Function to perfom bootstrap for linear regression

def draw_bs_pairs_linreg(x, y, size=1):
    """Perform pairs bootstrap for linear regression."""

    # Set up array of indices to sample from: inds
    inds = np.arange(0, len(x))

    # Initialize replicates: bs_slope_reps, bs_intercept_reps
    bs_slope_reps = np.empty(size)
    bs_intercept_reps = np.empty(size)

    # Generate replicates
    for i in range(size):
        bs_inds = np.random.choice(inds, size=len(inds))
        bs_x, bs_y = x[bs_inds], y[bs_inds]
        bs_slope_reps[i], bs_intercept_reps[i] = np.polyfit(bs_x, bs_y, 1)

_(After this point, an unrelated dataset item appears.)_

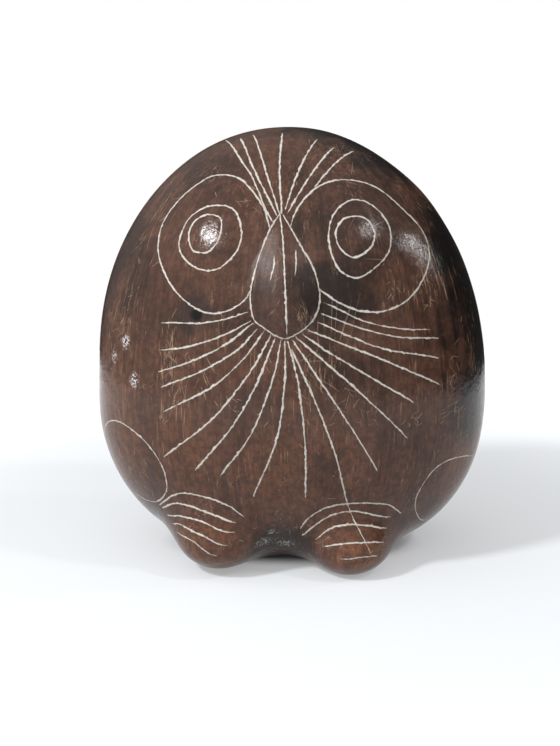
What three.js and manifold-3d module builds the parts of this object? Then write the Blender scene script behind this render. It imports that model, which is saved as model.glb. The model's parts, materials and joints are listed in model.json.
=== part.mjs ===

    return bs_slope_reps, bs_intercept_reps

Hypothesis Testing

def permutation_sample(data1, data2):
    """Generate a permutation sample from two data sets."""

    # Concatenate the data sets: data
    data = np.concatenate((data1, data2))

    # Permute the concatenated array: permuted_data
    permuted_data = np.random.permutation(data)

    # Split the permuted array into two: perm_sample_1, perm_sample_2
    perm_sample_1 = permuted_data[:len(data1)]
    perm_sample_2 = permuted_data[len(data1):]

    return perm_sample_1, perm_sample_2
for _ in range(50):
    # Generate permutation samples
    perm_sample_1, perm_sample_2 = permutation_sample(rain_june, rain_november)


    # Compute ECDFs
    x_1, y_1 = ecdf(perm_sample_1)
    x_2, y_2 = ecdf(perm_sample_2)

    # Plot ECDFs of permutation sample
    _ = plt.plot(x_1, y_1, marker='.', linestyle='none',
                 color='red', alpha=0.02)
    _ = plt.plot(x_2, y_2, marker='.', linestyle='none',
                 color='blue', alpha=0.02)

# Create and plot ECDFs from original data
x_1, y_1 = ecdf(rain_june)
x_2, y_2 = ecdf(rain_november)
_ = plt.plot(x_1, y_1, marker='.', linestyle='none', color='red')
_ = plt.plot(x_2, y_2, marker='.', linestyle='none', color='blue')

# Label axes, set margin, and show plot
plt.margins(0.02)
_ = plt.xlabel('monthly rainfall (mm)')
_ = plt.ylabel('ECDF')
plt.show()

Explore Datasets

Use the DataFrames imported in the first cell to explore the data and practice your skills!

  • Show that the four sets of Anscombe data have the same slope and intercept. Plot the four sets separately and their best fit lines.
  • Investigate whether beak length and beak depth are significantly different across years (beaks_1975 vs beaks_2012) or species (see species column).
  • Pick two continents from literacy_fertility and test the null hypothesis that the country-level female literacy rate is identically distributed between the two continents you've picked.